▶ [Work instructions]: Entries follow. Set all of them down as they stand.

[Some records]
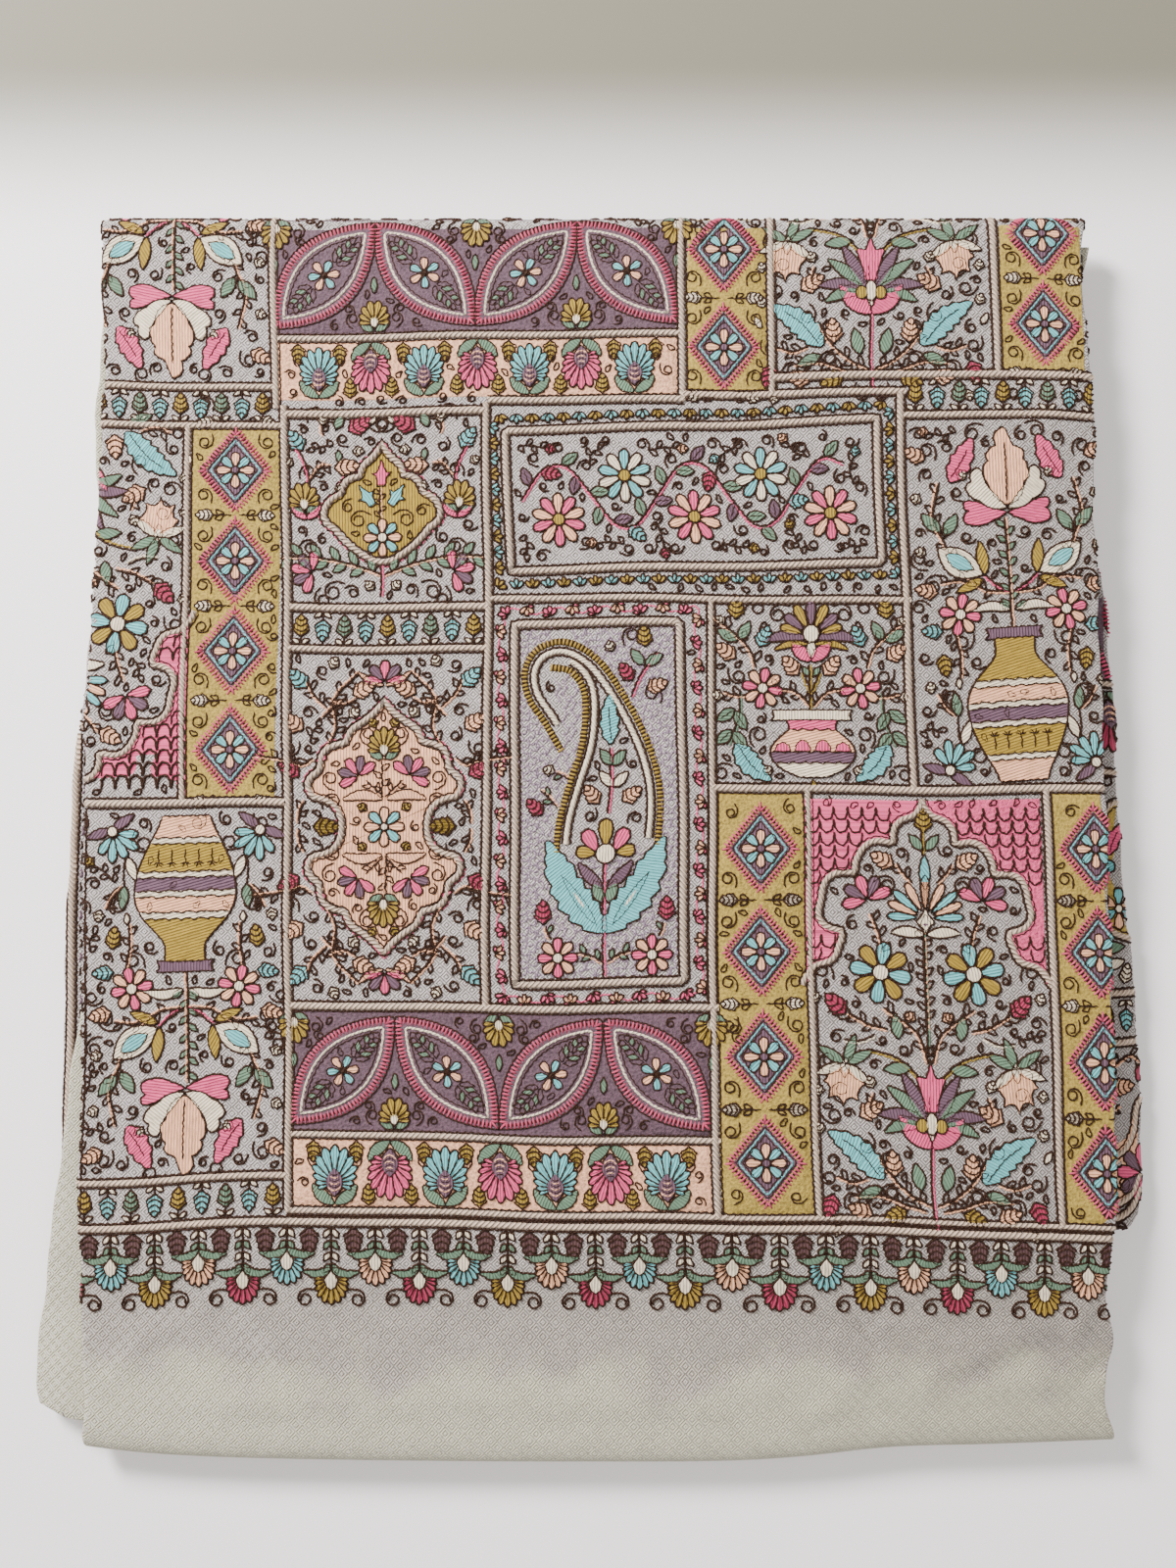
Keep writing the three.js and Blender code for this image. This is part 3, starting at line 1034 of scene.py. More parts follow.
def even(path: Array, step: float, closed: bool = False) -> Array:
    """Space points evenly along a path.

    Args:
        path: The path's points.
        step: How far apart the new ones are.
        closed: Whether it ends where it starts.

    Returns:
        The new points.
    """
    if closed:
        path = np.vstack([path, path[:1]])
    length = np.concatenate([[0], np.cumsum(np.hypot(*np.diff(path, axis=0).T))])
    count = max(4 if closed else 3, round(length[-1] / step) + 1)
    places = np.linspace(0, length[-1], count)[:-1 if closed else None]
    return abreast(np.interp(places, length, path[:, 0]), np.interp(places, length, path[:, 1]))


def curve(points: Sequence[Point], step: float = STEP) -> Array:
    """Draw a smooth path through points.

    Args:
        points: What the path goes through.
        step: How far apart its points are.

    Returns:
        The path.
    """
    knots = np.asarray(points, float)
    knots = np.vstack([2 * knots[0] - knots[1], knots, 2 * knots[-1] - knots[-2]])
    a, b, c, d = knots[:-3, None], knots[1:-2, None], knots[2:-1, None], knots[3:, None]
    t = np.linspace(0, 1, 12)[None, :-1, None]
    fine = (b + t / 2 * (c - a + t * (2 * a - 5 * b + 4 * c - d + t * (3 * (b - c) + d - a)))).reshape(-1, 2)
    return even(np.vstack([fine, knots[-2]]), step)


def lobes(rows: Sequence[tuple[float, float, float]], step: float = STEP) -> Array:
    """Join corners by arcs.

    Args:
        rows: Each corner's x and y, and how far the arc after it bulges to its left, as a share of its length.
        step: How far apart the points are.

    Returns:
        The path.
    """
    t = np.linspace(0, 1, 12)[:-1]
    pieces = []
    for (x0, y0, bulge), (x1, y1, _) in zip(rows, rows[1:]):
        out = 4 * bulge * t * (1 - t)
        pieces.append(abreast(mix(x0, x1, t) - (y1 - y0) * out, mix(y0, y1, t) + (x1 - x0) * out))
    pieces.append(np.array([rows[-1][:2]], float))
    return even(np.vstack(pieces), step)


def normals(path: Array, closed: bool = False) -> Array:
    """Give the direction to the left of a path at each point."""
    ahead = np.roll(path, -1, 0) - np.roll(path, 1, 0) if closed else np.gradient(path, axis=0)
    ahead = ahead / np.maximum(np.hypot(ahead[:, 0], ahead[:, 1]), 1e-9)[:, None]
    return abreast(-ahead[:, 1], ahead[:, 0])


def inside(ring: Array, points: Array) -> Array:
    """Tell which points lie inside a closed ring.

    Args:
        ring: The ring's corners.
        points: What to test.

    Returns:
        True for each point inside.
    """
    x, y = points[:, 0, None], points[:, 1, None]
    a, b = ring, np.roll(ring, -1, 0)
    spans = (a[:, 1] > y) != (b[:, 1] > y)
    cross = a[:, 0] + (y - a[:, 1]) * (b[:, 0] - a[:, 0]) / np.where(b[:, 1] == a[:, 1], 1e-9, b[:, 1] - a[:, 1])
    return (spans & (x < cross)).sum(axis=1) % 2 == 1


@dataclass
class Patch:
    """A filled shape, flat, before it is laid on the cloth."""

    points: Array
    heights: Array
    faces: Array
    coords: Array
    thread: Thread

    def cover(self) -> Array:
        """Give flat points all over the shape."""
        a, b, c = np.moveaxis(self.points[self.faces], 1, 0)
        return np.concatenate([a, b, c, (a + b) / 2, (b + c) / 2, (a + b + c) / 3])


@dataclass
class Strand:
    """A thread along a path, flat: its middle line, its half widths and how high the line lies."""

    points: Array
    half: Array
    lift: float
    closed: bool
    thread: Thread

    def cover(self) -> Array:
        """Give flat points all along the path."""
        return self.points


@dataclass
class ShortStitches:
    """Short stitches side by side, flat: their middles, headings and half lengths."""

    points: Array
    ahead: Array
    reach: Array
    thread: Thread

    def cover(self) -> Array:
        """Give flat points all over the stitches."""
        out = self.ahead * self.reach[:, None]
        return np.concatenate([self.points, self.points + out, self.points - out])


class Needlework:
    """All the stitches on one turn of the cloth."""

    def __init__(self, seed: int) -> None:
        """Start with none.

        Args:
            seed: Where the small differences between stitches start.
        """
        self.random = np.random.default_rng(seed)
        self.stitches: dict[Kind, list[Patch | Strand | ShortStitches]] = {kind: [] for kind in Kind}

    def lay(self, turn: Turn, drift: Callable[[Array, Array], tuple[Array, Array]], prefix: str,
            threads: dict[Thread, Material]) -> list[Object]:
        """Lay the stitches on a turn of the cloth, as objects.

        Args:
            turn: The turn that they lie on.
            drift: How far the work wanders across and along at each place.
            prefix: What each object's name starts with.
            threads: The material of each thread.

        Returns:
            The objects.
        """
        objects = []
        for kind, stitches in self.stitches.items():
            batch: list[Patch | Strand | ShortStitches] = []
            size = 0
            for number, stitch in enumerate(stitches, 1):
                batch.append(stitch)
                size += kind.faces * len(stitch.points)
                if size > PIECE_LIMIT or number == len(stitches):
                    name = f"{prefix}{kind.title}_{len(objects) + 1}"
                    objects.append(Layer(turn, drift, batch, threads).make(name, kind))
                    batch, size = [], 0
        return objects


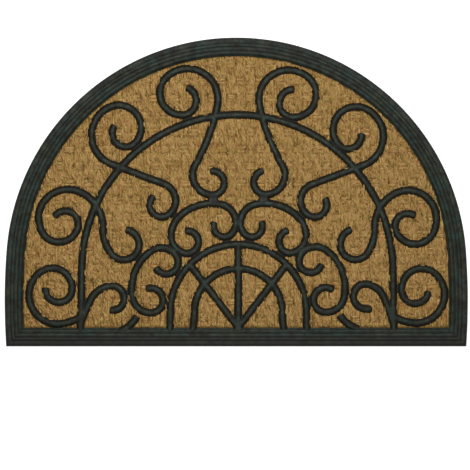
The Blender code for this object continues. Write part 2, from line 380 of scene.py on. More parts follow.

▶ [Response]:
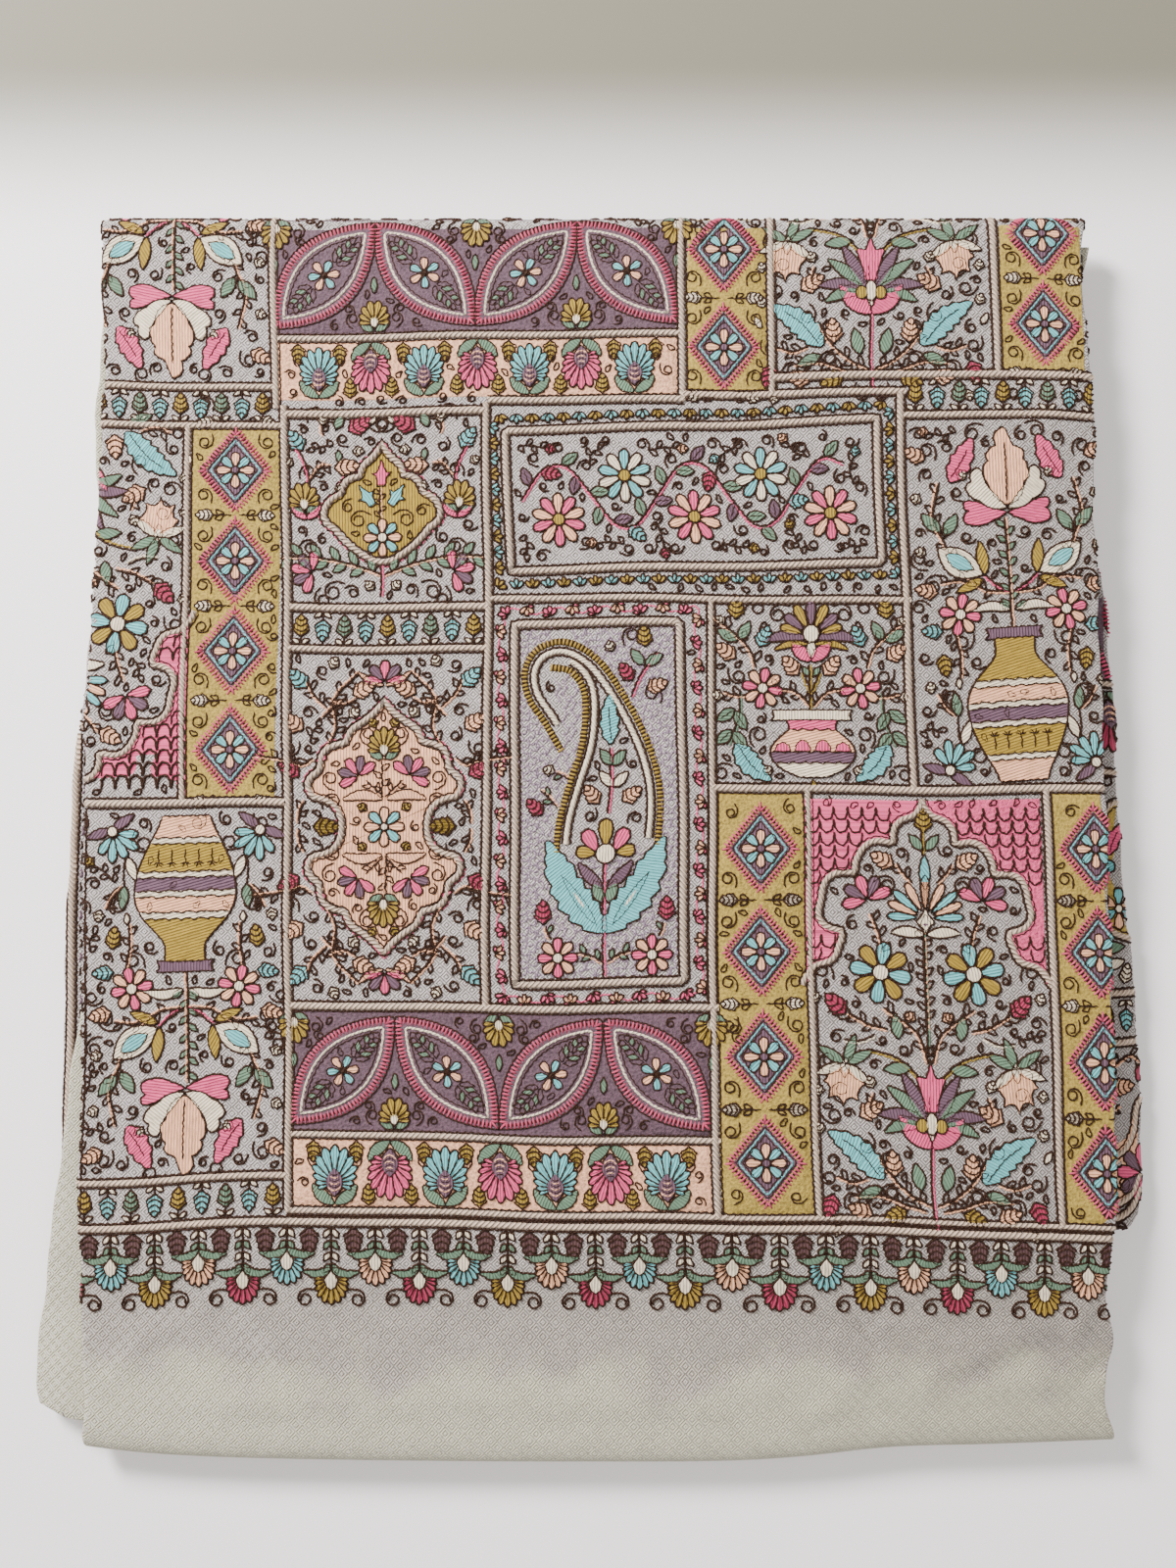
Keep writing the three.js and Blender code for this image. This is part 3, starting at line 1034 of scene.py. More parts follow.
def even(path: Array, step: float, closed: bool = False) -> Array:
    """Space points evenly along a path.

    Args:
        path: The path's points.
        step: How far apart the new ones are.
        closed: Whether it ends where it starts.

    Returns:
        The new points.
    """
    if closed:
        path = np.vstack([path, path[:1]])
    length = np.concatenate([[0], np.cumsum(np.hypot(*np.diff(path, axis=0).T))])
    count = max(4 if closed else 3, round(length[-1] / step) + 1)
    places = np.linspace(0, length[-1], count)[:-1 if closed else None]
    return abreast(np.interp(places, length, path[:, 0]), np.interp(places, length, path[:, 1]))


def curve(points: Sequence[Point], step: float = STEP) -> Array:
    """Draw a smooth path through points.

    Args:
        points: What the path goes through.
        step: How far apart its points are.

    Returns:
        The path.
    """
    knots = np.asarray(points, float)
    knots = np.vstack([2 * knots[0] - knots[1], knots, 2 * knots[-1] - knots[-2]])
    a, b, c, d = knots[:-3, None], knots[1:-2, None], knots[2:-1, None], knots[3:, None]
    t = np.linspace(0, 1, 12)[None, :-1, None]
    fine = (b + t / 2 * (c - a + t * (2 * a - 5 * b + 4 * c - d + t * (3 * (b - c) + d - a)))).reshape(-1, 2)
    return even(np.vstack([fine, knots[-2]]), step)


def lobes(rows: Sequence[tuple[float, float, float]], step: float = STEP) -> Array:
    """Join corners by arcs.

    Args:
        rows: Each corner's x and y, and how far the arc after it bulges to its left, as a share of its length.
        step: How far apart the points are.

    Returns:
        The path.
    """
    t = np.linspace(0, 1, 12)[:-1]
    pieces = []
    for (x0, y0, bulge), (x1, y1, _) in zip(rows, rows[1:]):
        out = 4 * bulge * t * (1 - t)
        pieces.append(abreast(mix(x0, x1, t) - (y1 - y0) * out, mix(y0, y1, t) + (x1 - x0) * out))
    pieces.append(np.array([rows[-1][:2]], float))
    return even(np.vstack(pieces), step)


def normals(path: Array, closed: bool = False) -> Array:
    """Give the direction to the left of a path at each point."""
    ahead = np.roll(path, -1, 0) - np.roll(path, 1, 0) if closed else np.gradient(path, axis=0)
    ahead = ahead / np.maximum(np.hypot(ahead[:, 0], ahead[:, 1]), 1e-9)[:, None]
    return abreast(-ahead[:, 1], ahead[:, 0])


def inside(ring: Array, points: Array) -> Array:
    """Tell which points lie inside a closed ring.

    Args:
        ring: The ring's corners.
        points: What to test.

    Returns:
        True for each point inside.
    """
    x, y = points[:, 0, None], points[:, 1, None]
    a, b = ring, np.roll(ring, -1, 0)
    spans = (a[:, 1] > y) != (b[:, 1] > y)
    cross = a[:, 0] + (y - a[:, 1]) * (b[:, 0] - a[:, 0]) / np.where(b[:, 1] == a[:, 1], 1e-9, b[:, 1] - a[:, 1])
    return (spans & (x < cross)).sum(axis=1) % 2 == 1


@dataclass
class Patch:
    """A filled shape, flat, before it is laid on the cloth."""

    points: Array
    heights: Array
    faces: Array
    coords: Array
    thread: Thread

    def cover(self) -> Array:
        """Give flat points all over the shape."""
        a, b, c = np.moveaxis(self.points[self.faces], 1, 0)
        return np.concatenate([a, b, c, (a + b) / 2, (b + c) / 2, (a + b + c) / 3])


@dataclass
class Strand:
    """A thread along a path, flat: its middle line, its half widths and how high the line lies."""

    points: Array
    half: Array
    lift: float
    closed: bool
    thread: Thread

    def cover(self) -> Array:
        """Give flat points all along the path."""
        return self.points


@dataclass
class ShortStitches:
    """Short stitches side by side, flat: their middles, headings and half lengths."""

    points: Array
    ahead: Array
    reach: Array
    thread: Thread

    def cover(self) -> Array:
        """Give flat points all over the stitches."""
        out = self.ahead * self.reach[:, None]
        return np.concatenate([self.points, self.points + out, self.points - out])


class Needlework:
    """All the stitches on one turn of the cloth."""

    def __init__(self, seed: int) -> None:
        """Start with none.

        Args:
            seed: Where the small differences between stitches start.
        """
        self.random = np.random.default_rng(seed)
        self.stitches: dict[Kind, list[Patch | Strand | ShortStitches]] = {kind: [] for kind in Kind}

    def lay(self, turn: Turn, drift: Callable[[Array, Array], tuple[Array, Array]], prefix: str,
            threads: dict[Thread, Material]) -> list[Object]:
        """Lay the stitches on a turn of the cloth, as objects.

        Args:
            turn: The turn that they lie on.
            drift: How far the work wanders across and along at each place.
            prefix: What each object's name starts with.
            threads: The material of each thread.

        Returns:
            The objects.
        """
        objects = []
        for kind, stitches in self.stitches.items():
            batch: list[Patch | Strand | ShortStitches] = []
            size = 0
            for number, stitch in enumerate(stitches, 1):
                batch.append(stitch)
                size += kind.faces * len(stitch.points)
                if size > PIECE_LIMIT or number == len(stitches):
                    name = f"{prefix}{kind.title}_{len(objects) + 1}"
                    objects.append(Layer(turn, drift, batch, threads).make(name, kind))
                    batch, size = [], 0
        return objects


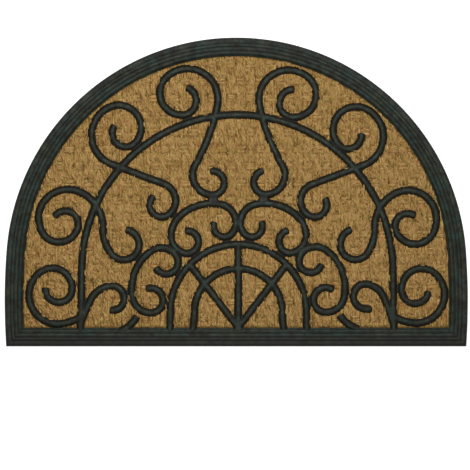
The Blender code for this object continues. Write part 2, from line 380 of scene.py on. More parts follow.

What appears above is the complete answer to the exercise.